_Task directions_. Return the lines exactly as they stand, from the first of the material through the line containing "(1.04, 1.0, 0.96))".

[Object modeling scripts]
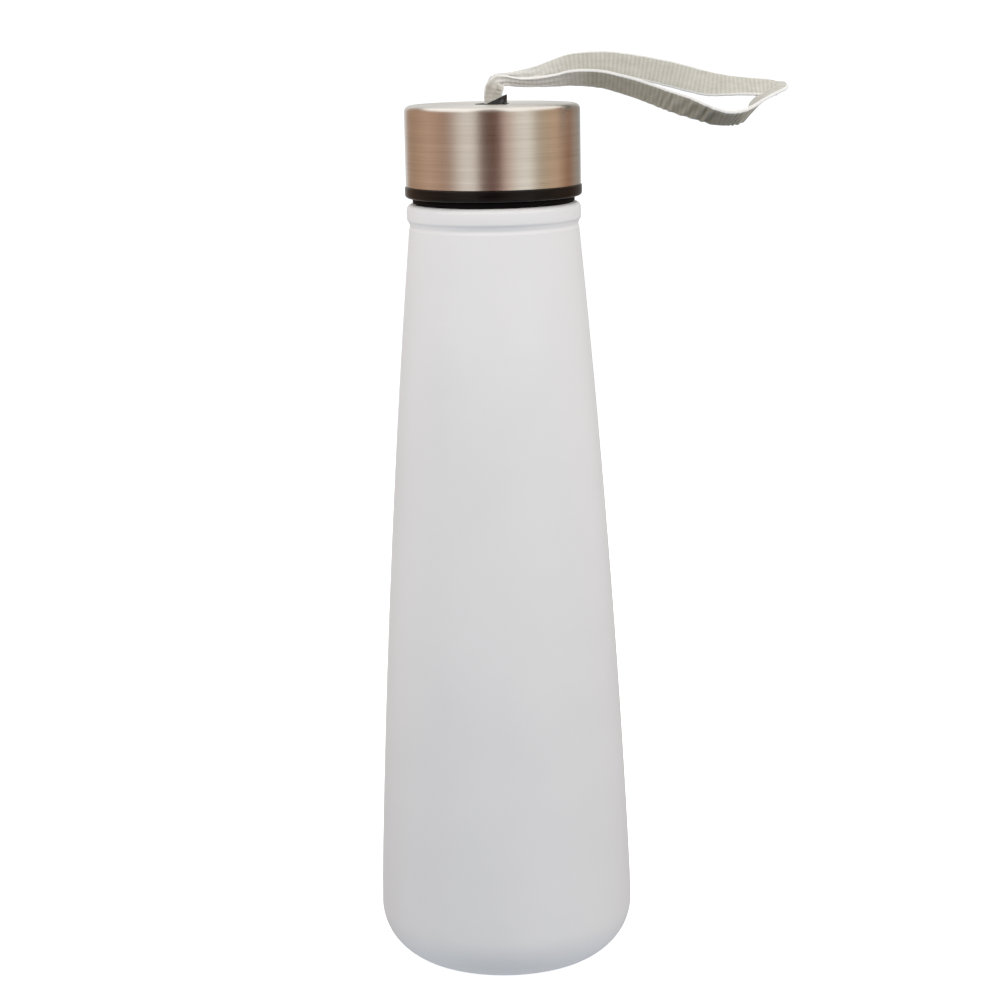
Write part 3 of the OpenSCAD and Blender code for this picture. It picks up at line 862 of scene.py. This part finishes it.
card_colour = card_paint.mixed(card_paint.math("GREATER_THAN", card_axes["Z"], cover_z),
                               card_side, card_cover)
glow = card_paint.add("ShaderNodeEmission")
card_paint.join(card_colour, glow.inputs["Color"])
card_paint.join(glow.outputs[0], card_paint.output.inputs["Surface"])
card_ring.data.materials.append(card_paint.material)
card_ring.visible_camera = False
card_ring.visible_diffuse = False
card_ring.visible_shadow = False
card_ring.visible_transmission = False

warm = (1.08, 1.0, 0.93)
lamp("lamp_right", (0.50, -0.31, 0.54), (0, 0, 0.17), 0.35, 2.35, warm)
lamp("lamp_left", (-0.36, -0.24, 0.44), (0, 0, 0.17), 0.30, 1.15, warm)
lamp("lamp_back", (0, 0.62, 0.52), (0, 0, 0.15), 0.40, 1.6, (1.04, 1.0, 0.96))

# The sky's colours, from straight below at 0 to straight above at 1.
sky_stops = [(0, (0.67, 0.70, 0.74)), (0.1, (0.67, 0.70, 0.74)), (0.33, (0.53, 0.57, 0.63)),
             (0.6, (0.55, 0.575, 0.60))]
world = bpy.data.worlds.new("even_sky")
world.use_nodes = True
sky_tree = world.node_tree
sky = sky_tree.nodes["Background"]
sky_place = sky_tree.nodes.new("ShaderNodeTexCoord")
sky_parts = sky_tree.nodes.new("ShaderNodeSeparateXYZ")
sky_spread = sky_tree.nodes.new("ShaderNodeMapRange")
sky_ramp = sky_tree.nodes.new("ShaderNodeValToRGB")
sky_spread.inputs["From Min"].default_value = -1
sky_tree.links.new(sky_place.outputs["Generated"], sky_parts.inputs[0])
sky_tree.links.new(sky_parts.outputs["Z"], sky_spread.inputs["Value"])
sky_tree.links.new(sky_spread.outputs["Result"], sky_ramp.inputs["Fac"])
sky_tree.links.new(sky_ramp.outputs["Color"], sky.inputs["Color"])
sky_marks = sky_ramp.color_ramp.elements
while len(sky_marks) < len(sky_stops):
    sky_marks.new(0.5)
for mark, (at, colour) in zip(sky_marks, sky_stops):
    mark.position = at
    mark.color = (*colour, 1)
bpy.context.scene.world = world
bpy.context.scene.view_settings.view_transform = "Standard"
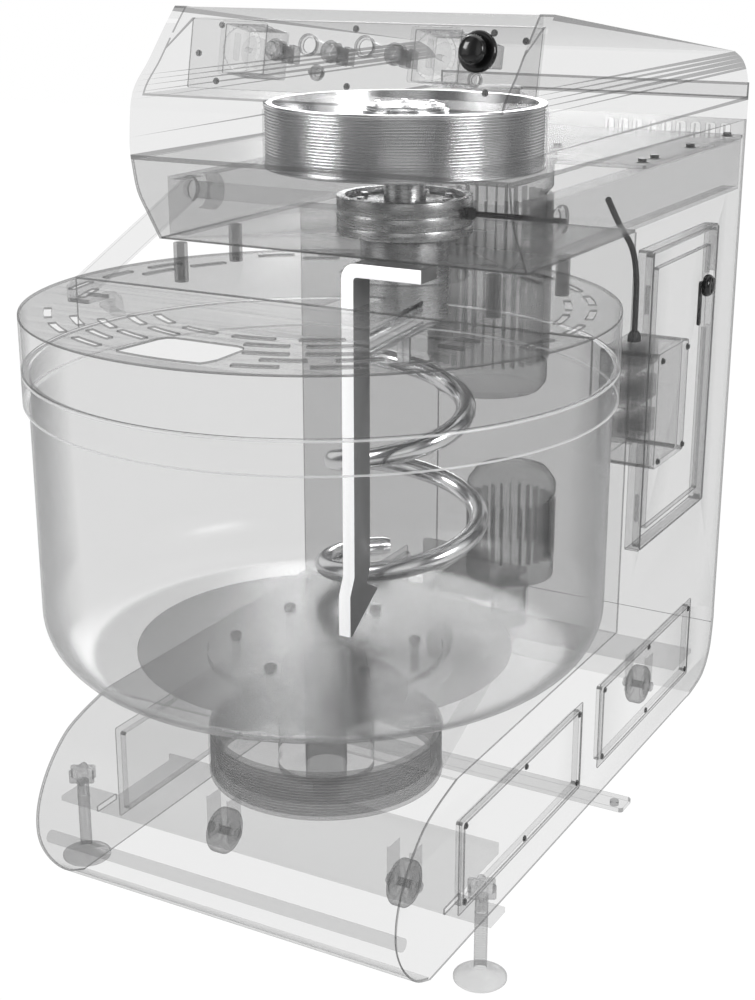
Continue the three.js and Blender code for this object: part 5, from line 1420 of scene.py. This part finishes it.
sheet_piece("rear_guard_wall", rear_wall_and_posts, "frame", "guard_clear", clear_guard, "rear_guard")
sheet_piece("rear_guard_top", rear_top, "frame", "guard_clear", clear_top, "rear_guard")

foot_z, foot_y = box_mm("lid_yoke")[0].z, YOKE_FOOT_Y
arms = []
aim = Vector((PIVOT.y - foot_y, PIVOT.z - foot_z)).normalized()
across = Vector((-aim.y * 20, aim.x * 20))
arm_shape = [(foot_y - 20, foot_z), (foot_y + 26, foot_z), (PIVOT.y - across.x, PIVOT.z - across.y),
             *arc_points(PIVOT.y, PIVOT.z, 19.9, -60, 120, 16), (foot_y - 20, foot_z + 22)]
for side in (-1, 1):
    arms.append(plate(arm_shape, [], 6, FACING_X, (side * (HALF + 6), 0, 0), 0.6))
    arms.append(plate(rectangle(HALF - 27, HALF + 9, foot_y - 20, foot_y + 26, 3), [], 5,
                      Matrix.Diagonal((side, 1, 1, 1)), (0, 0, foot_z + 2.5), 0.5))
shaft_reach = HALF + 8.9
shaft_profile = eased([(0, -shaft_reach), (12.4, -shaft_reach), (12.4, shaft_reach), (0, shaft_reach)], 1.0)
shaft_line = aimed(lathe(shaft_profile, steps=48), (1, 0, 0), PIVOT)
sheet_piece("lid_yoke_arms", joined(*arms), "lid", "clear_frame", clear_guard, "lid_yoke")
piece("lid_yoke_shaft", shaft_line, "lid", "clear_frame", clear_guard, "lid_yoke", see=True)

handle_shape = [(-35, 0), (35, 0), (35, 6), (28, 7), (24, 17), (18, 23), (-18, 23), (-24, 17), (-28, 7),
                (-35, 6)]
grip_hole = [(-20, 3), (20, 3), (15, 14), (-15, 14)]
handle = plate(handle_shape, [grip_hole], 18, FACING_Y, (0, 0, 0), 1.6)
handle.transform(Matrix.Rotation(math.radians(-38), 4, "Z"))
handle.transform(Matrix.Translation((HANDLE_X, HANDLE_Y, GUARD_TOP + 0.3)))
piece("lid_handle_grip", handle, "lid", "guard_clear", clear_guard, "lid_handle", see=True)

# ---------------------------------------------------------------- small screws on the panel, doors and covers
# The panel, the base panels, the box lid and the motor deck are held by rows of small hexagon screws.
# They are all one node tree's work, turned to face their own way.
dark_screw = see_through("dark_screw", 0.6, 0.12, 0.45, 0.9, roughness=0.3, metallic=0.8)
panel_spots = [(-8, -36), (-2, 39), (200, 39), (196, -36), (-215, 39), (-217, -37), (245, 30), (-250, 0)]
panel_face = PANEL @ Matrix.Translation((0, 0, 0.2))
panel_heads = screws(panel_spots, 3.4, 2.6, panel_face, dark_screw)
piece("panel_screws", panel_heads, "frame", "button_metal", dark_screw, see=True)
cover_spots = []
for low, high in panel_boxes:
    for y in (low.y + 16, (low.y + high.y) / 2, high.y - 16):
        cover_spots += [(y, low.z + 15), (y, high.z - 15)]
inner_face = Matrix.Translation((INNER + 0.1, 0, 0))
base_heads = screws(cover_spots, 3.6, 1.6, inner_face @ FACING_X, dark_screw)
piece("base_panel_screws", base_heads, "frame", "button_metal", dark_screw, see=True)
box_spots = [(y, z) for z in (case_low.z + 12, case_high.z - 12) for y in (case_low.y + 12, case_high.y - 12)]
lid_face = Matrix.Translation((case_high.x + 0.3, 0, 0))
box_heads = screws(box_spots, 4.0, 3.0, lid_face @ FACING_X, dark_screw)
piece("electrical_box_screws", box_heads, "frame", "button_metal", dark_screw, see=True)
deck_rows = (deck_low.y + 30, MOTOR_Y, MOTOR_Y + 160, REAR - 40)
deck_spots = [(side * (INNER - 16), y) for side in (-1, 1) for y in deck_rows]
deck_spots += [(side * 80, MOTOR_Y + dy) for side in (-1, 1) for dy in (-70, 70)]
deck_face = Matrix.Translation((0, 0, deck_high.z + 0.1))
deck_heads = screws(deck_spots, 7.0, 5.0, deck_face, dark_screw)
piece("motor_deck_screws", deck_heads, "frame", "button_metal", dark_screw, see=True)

_Exercise output_.
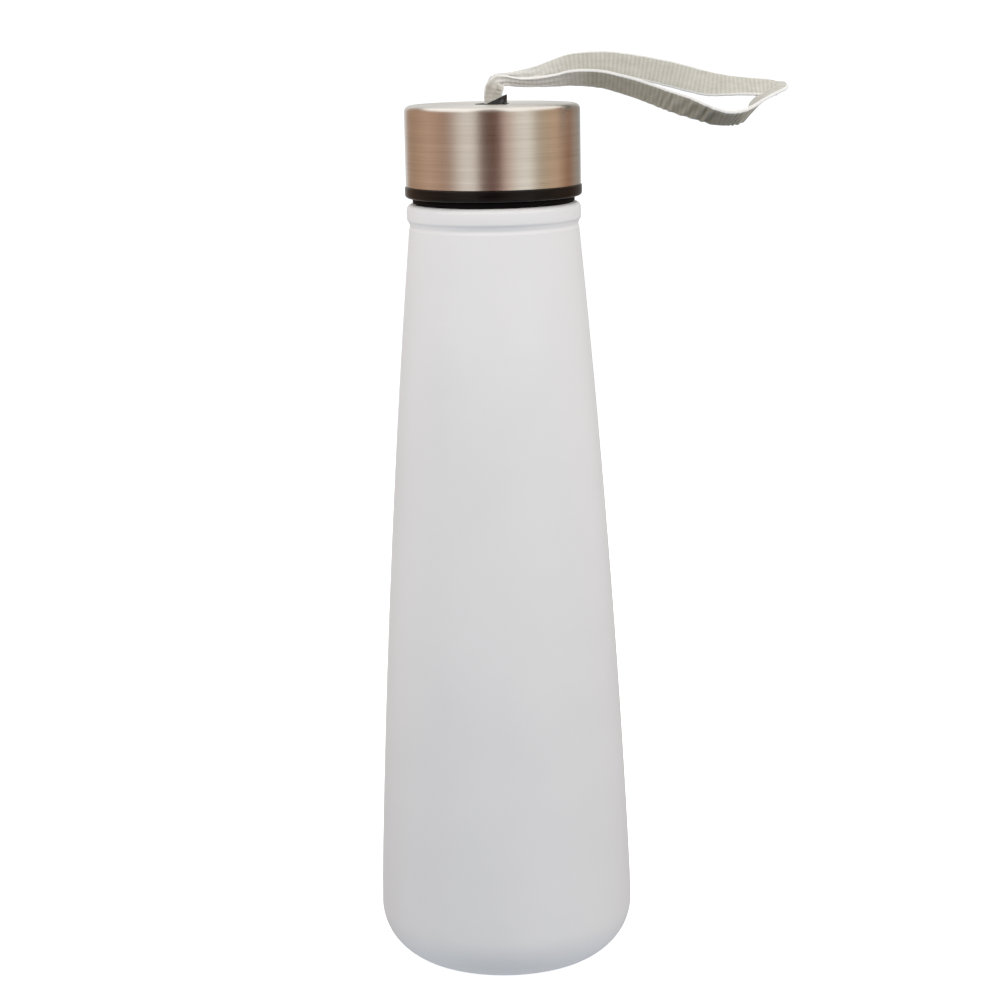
Write part 3 of the OpenSCAD and Blender code for this picture. It picks up at line 862 of scene.py. This part finishes it.
card_colour = card_paint.mixed(card_paint.math("GREATER_THAN", card_axes["Z"], cover_z),
                               card_side, card_cover)
glow = card_paint.add("ShaderNodeEmission")
card_paint.join(card_colour, glow.inputs["Color"])
card_paint.join(glow.outputs[0], card_paint.output.inputs["Surface"])
card_ring.data.materials.append(card_paint.material)
card_ring.visible_camera = False
card_ring.visible_diffuse = False
card_ring.visible_shadow = False
card_ring.visible_transmission = False

warm = (1.08, 1.0, 0.93)
lamp("lamp_right", (0.50, -0.31, 0.54), (0, 0, 0.17), 0.35, 2.35, warm)
lamp("lamp_left", (-0.36, -0.24, 0.44), (0, 0, 0.17), 0.30, 1.15, warm)
lamp("lamp_back", (0, 0.62, 0.52), (0, 0, 0.15), 0.40, 1.6, (1.04, 1.0, 0.96))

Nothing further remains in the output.